## GIVEN PROBLEM
Note how many lines in the entries contain the string "bends", then give that number and nothing else.

Object data in JSON
┌──

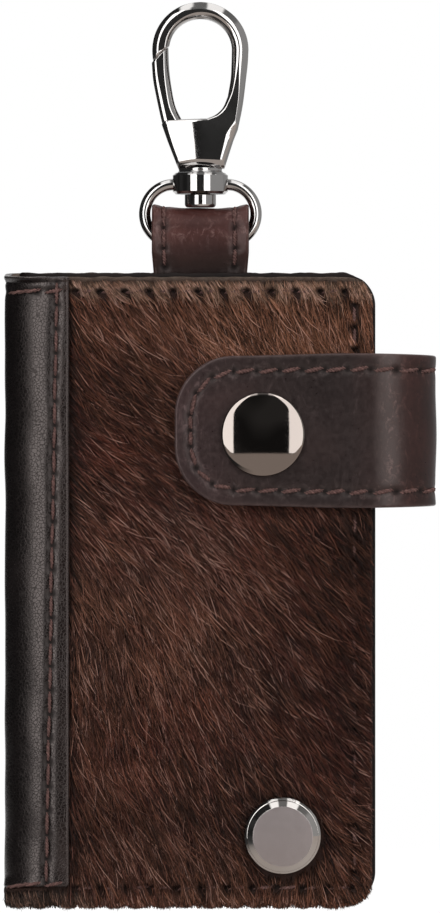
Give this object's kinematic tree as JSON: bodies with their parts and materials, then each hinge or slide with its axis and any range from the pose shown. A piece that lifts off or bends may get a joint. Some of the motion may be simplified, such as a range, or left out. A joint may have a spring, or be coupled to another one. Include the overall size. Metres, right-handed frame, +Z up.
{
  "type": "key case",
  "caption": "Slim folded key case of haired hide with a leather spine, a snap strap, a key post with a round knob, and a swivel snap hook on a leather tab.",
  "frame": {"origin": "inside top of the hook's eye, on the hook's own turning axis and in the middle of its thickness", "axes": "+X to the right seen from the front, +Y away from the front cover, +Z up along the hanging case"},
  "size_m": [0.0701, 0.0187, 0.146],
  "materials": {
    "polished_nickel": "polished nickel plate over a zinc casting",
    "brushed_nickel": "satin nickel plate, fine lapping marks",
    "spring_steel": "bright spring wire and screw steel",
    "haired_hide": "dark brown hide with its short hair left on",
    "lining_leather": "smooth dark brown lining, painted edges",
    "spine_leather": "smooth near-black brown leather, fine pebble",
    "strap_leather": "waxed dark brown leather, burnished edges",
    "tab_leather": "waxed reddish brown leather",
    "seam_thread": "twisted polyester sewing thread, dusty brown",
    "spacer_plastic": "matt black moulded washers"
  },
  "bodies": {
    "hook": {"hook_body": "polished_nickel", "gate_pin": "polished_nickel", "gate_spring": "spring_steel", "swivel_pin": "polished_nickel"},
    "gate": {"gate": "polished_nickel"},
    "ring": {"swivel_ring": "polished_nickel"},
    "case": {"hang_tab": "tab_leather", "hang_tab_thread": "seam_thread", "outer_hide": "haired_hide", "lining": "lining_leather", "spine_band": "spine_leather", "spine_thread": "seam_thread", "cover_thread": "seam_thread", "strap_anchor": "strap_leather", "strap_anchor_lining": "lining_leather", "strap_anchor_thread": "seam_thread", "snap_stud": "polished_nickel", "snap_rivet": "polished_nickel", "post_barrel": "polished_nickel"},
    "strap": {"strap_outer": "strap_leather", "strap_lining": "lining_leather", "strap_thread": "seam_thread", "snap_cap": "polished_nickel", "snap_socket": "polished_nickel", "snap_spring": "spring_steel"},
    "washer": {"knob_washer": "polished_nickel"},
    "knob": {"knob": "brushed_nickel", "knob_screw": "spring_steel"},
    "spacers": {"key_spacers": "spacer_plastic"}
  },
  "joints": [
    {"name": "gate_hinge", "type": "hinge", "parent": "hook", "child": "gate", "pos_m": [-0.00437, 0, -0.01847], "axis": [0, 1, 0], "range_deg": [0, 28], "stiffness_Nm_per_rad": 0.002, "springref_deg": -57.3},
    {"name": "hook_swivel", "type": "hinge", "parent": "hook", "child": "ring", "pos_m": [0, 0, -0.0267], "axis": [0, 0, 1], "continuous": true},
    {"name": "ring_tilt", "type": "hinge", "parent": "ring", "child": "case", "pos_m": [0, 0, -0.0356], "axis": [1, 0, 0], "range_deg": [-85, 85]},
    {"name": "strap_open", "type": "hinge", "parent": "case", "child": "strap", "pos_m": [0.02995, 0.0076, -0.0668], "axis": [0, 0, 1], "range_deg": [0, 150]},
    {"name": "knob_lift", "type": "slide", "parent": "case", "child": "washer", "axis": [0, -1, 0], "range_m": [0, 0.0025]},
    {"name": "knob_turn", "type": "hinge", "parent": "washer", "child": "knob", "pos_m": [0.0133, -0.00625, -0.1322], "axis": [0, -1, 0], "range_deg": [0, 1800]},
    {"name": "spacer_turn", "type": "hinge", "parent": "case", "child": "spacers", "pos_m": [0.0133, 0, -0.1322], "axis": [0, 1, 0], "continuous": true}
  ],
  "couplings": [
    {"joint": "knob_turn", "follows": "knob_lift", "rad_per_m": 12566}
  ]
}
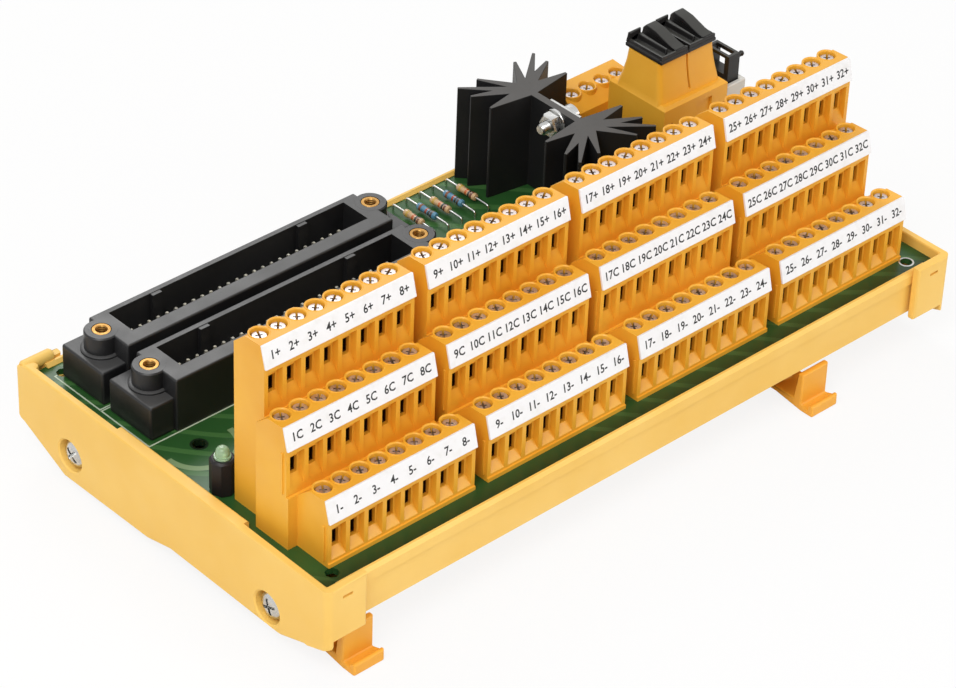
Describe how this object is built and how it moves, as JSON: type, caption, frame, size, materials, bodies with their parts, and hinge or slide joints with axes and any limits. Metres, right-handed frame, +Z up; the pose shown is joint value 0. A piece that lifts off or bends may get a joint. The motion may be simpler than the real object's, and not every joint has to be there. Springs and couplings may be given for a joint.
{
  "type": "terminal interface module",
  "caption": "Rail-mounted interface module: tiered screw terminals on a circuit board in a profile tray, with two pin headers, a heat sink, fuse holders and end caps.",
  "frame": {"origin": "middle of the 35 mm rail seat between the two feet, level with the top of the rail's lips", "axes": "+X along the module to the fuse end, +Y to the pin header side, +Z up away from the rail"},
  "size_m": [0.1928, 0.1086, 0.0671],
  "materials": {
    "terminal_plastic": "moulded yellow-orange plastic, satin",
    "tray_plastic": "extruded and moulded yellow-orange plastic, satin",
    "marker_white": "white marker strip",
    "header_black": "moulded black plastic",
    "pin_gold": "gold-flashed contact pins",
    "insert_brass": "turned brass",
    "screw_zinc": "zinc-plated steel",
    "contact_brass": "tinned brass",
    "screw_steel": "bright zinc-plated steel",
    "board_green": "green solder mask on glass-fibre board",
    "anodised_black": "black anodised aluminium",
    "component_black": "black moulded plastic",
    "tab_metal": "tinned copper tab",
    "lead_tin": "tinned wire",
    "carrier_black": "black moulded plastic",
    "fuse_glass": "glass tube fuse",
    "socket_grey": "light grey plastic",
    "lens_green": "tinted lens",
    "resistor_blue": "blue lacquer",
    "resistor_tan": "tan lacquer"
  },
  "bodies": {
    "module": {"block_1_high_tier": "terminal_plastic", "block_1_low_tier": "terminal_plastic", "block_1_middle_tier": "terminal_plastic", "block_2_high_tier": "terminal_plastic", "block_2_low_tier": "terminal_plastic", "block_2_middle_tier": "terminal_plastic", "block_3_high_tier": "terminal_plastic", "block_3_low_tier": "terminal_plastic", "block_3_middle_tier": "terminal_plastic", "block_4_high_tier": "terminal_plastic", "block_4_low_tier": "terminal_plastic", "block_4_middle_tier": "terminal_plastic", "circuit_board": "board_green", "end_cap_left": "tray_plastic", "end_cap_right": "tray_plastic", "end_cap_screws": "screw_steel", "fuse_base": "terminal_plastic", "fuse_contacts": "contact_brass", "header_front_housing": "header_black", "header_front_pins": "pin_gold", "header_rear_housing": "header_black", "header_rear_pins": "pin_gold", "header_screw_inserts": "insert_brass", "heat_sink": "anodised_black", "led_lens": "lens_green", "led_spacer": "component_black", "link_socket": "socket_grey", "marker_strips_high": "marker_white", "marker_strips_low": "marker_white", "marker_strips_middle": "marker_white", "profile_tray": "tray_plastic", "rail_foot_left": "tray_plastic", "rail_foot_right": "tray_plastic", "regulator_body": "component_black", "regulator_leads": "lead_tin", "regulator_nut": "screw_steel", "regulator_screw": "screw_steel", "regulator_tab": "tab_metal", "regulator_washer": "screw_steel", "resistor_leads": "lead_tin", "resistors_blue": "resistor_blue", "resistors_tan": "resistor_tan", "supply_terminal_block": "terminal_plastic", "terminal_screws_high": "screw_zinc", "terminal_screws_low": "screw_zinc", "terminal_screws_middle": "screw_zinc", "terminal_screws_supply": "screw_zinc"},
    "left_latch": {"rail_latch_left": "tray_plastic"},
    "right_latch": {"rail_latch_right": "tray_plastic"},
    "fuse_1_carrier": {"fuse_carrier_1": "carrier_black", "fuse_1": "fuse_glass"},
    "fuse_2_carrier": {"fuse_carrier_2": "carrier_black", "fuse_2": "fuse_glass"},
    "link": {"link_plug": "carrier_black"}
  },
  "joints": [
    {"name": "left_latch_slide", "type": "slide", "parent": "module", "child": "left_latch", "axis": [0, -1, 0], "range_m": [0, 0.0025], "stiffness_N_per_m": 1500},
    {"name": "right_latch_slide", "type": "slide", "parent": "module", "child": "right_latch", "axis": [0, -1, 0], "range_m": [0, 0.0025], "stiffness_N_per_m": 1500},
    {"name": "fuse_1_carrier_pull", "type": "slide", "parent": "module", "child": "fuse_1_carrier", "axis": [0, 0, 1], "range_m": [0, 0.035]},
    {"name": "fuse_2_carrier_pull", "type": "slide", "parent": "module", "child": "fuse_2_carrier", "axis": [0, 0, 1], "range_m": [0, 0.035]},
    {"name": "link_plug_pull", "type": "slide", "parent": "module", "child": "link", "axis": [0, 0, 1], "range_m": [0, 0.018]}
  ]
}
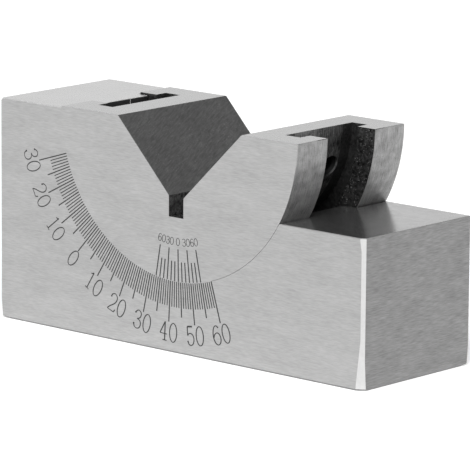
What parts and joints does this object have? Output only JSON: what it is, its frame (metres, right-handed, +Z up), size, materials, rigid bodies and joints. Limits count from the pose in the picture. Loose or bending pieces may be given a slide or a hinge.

└──

## CORRECT OUTPUT
2